Exercise objective:
Copy each line of the entries beneath that contains the word "parts".

= = =

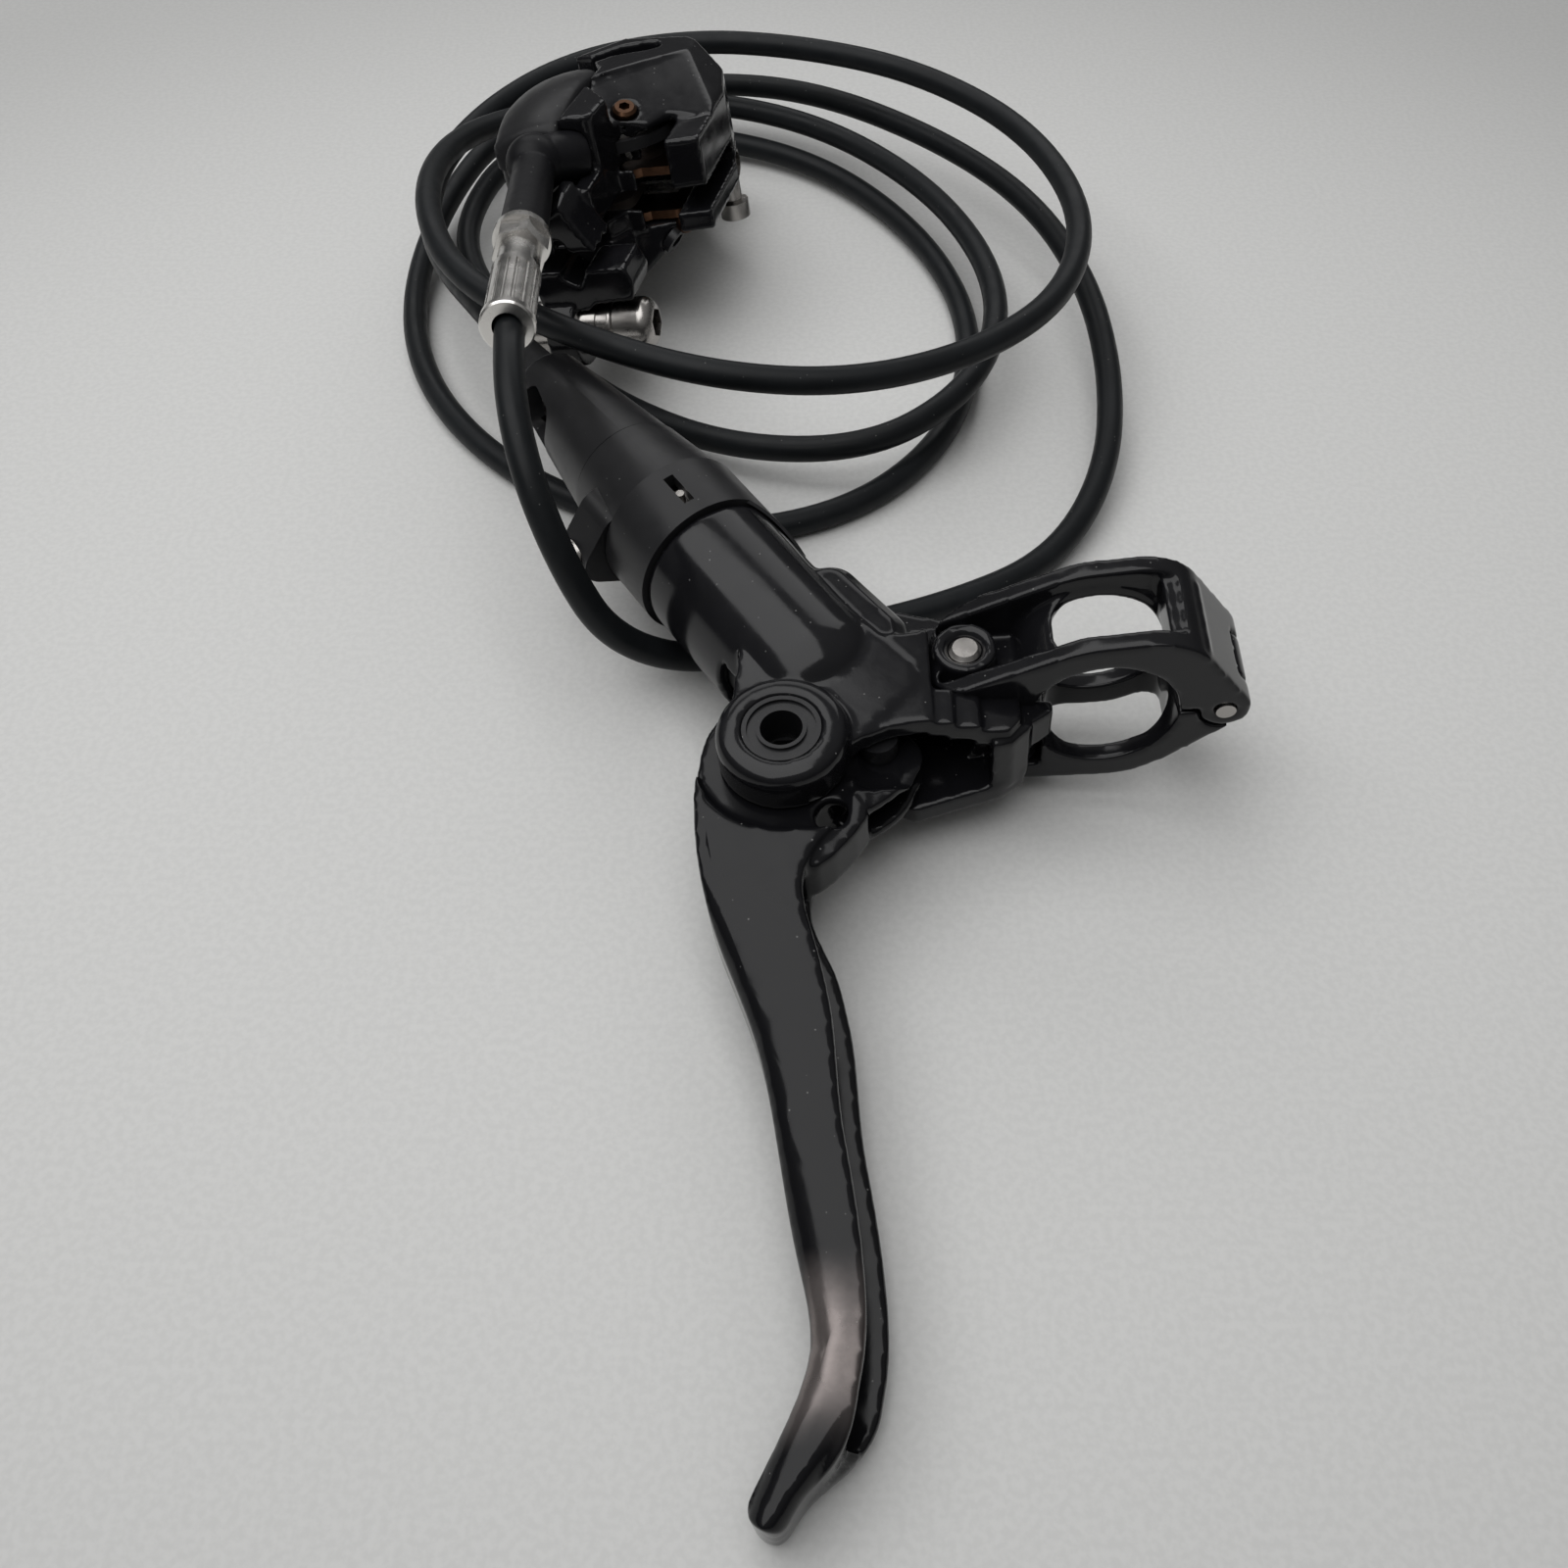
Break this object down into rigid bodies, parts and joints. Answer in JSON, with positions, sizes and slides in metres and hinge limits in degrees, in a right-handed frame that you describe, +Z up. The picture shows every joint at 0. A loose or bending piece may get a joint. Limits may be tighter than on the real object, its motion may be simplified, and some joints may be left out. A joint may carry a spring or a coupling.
{
  "type": "hydraulic disc brake",
  "caption": "Bicycle hydraulic disc brake: two-finger lever with hinged bar clamp, hose lying in loops, and a post-mount caliper with pads.",
  "frame": {"origin": "middle of the lever's and caliper's plan box at the surface they lie on", "axes": "+Z up from the surface, +Y from the lever towards the caliper, +X to the right"},
  "size_m": [0.1522, 0.3331, 0.0553],
  "materials": {
    "shell_black": "gloss",
    "satin_black": "satin",
    "plastic_black": "gloss",
    "hose_black": "satin",
    "rubber_black": "matte",
    "steel": "satin",
    "plated": "bright",
    "silver": "satin",
    "bronze": "satin",
    "friction": "rough",
    "liner": "fine"
  },
  "bodies": {
    "base": {"master_body": "shell_black", "pivot_pin": "silver", "pivot_cap": "silver", "cylinder_liner": "liner", "return_spring": "steel", "reservoir_bladder": "rubber_black", "bleed_sleeve": "plastic_black", "bleed_screw": "steel", "hose_cap": "plastic_black", "hose_nut": "plated", "hose_olive": "bronze", "hose_boot": "rubber_black", "clamp_upper": "satin_black", "clamp_lower": "satin_black", "clamp_bolt": "steel", "hinge_pin": "steel", "caliper_outboard": "shell_black", "caliper_inboard": "shell_black", "caliper_cover": "satin_black", "body_bolts": "steel", "caliper_bleed_screw": "bronze", "bore_plug": "steel", "seal_outboard": "rubber_black", "seal_inboard": "rubber_black", "pad_pin": "steel", "pad_spring": "steel", "elbow": "plastic_black", "hose_fitting": "plated", "ferrule": "plated", "mount_bolt_near": "silver", "mount_bolt_far": "silver", "mount_washers_near": "steel", "mount_washers_far": "steel", "hose": "hose_black"},
    "lever": {"lever_blade": "shell_black", "pushrod_dowel": "steel", "pivot_bushings": "plastic_black"},
    "plunger": {"master_piston": "silver", "master_seals": "rubber_black", "pushrod": "steel"},
    "ring": {"contact_ring": "satin_black"},
    "nut": {"adjuster_nut": "silver"},
    "pad_outboard": {"piston_outboard": "silver", "plate_outboard": "bronze", "friction_outboard": "friction"},
    "pad_inboard": {"piston_inboard": "silver", "plate_inboard": "bronze", "friction_inboard": "friction"}
  },
  "joints": [
    {"name": "lever_pivot", "type": "hinge", "parent": "base", "child": "lever", "pos_m": [-0.00583, -0.04649, 0.01628], "axis": [-0.0785, -0.0947, 0.9924], "range_deg": [0, 18], "stiffness_Nm_per_rad": 0.25, "springref_deg": -17.19},
    {"name": "plunger_slide", "type": "slide", "parent": "base", "child": "plunger", "axis": [-0.5502, 0.8342, 0.0361], "range_m": [0, 0.00427], "deforming": ["return_spring"]},
    {"name": "ring_turn", "type": "hinge", "parent": "base", "child": "ring", "pos_m": [0.00498, -0.03943, 0.01781], "axis": [-0.5502, 0.8342, 0.0361], "range_deg": [-40, 40]},
    {"name": "nut_slide", "type": "slide", "parent": "ring", "child": "nut", "axis": [-0.5502, 0.8342, 0.0361], "range_m": [-0.002, 0.002]},
    {"name": "pad_outboard_slide", "type": "slide", "parent": "base", "child": "pad_outboard", "axis": [0.1541, -0.1174, -0.9811], "range_m": [0, 0.00044]},
    {"name": "pad_inboard_slide", "type": "slide", "parent": "base", "child": "pad_inboard", "axis": [-0.1541, 0.1174, 0.9811], "range_m": [0, 0.00044]}
  ],
  "couplings": [
    {"joint": "plunger_slide", "follows": "lever_pivot", "m_per_rad": 0.013585},
    {"joint": "nut_slide", "follows": "ring_turn", "m_per_rad": 0.002864},
    {"joint": "pad_outboard_slide", "follows": "lever_pivot", "m_per_rad": 0.0014},
    {"joint": "pad_inboard_slide", "follows": "lever_pivot", "m_per_rad": 0.0014}
  ]
}
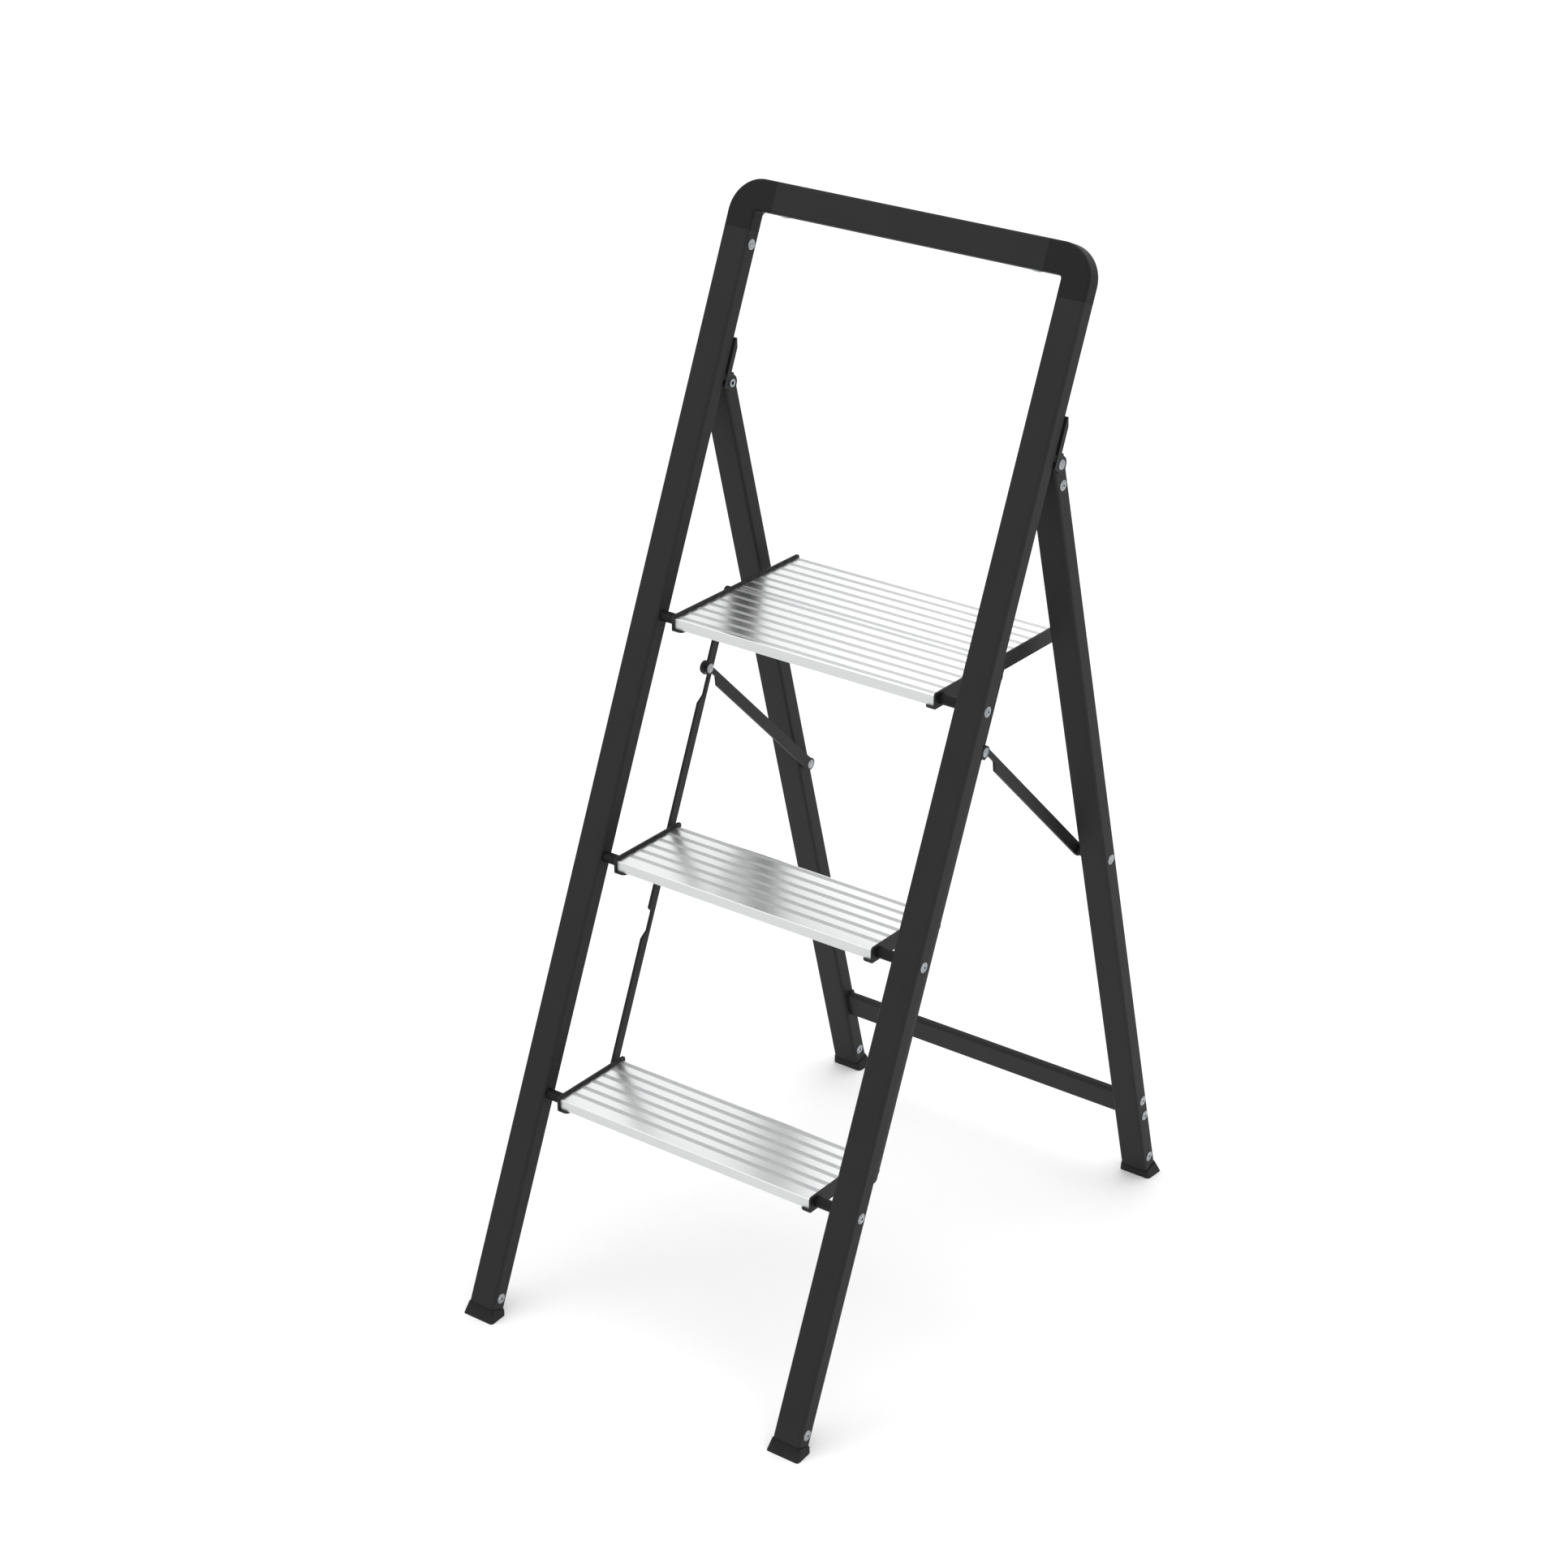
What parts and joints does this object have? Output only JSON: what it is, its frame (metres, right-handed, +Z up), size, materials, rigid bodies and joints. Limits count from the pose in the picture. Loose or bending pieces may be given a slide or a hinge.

= = =

Solution to the problem:
Break this object down into rigid bodies, parts and joints. Answer in JSON, with positions, sizes and slides in metres and hinge limits in degrees, in a right-handed frame that you describe, +Z up. The picture shows every joint at 0. A loose or bending piece may get a joint. Limits may be tighter than on the real object, its motion may be simplified, and some joints may be left out. A joint may carry a spring or a coupling.
What parts and joints does this object have? Output only JSON: what it is, its frame (metres, right-handed, +Z up), size, materials, rigid bodies and joints. Limits count from the pose in the picture. Loose or bending pieces may be given a slide or a hinge.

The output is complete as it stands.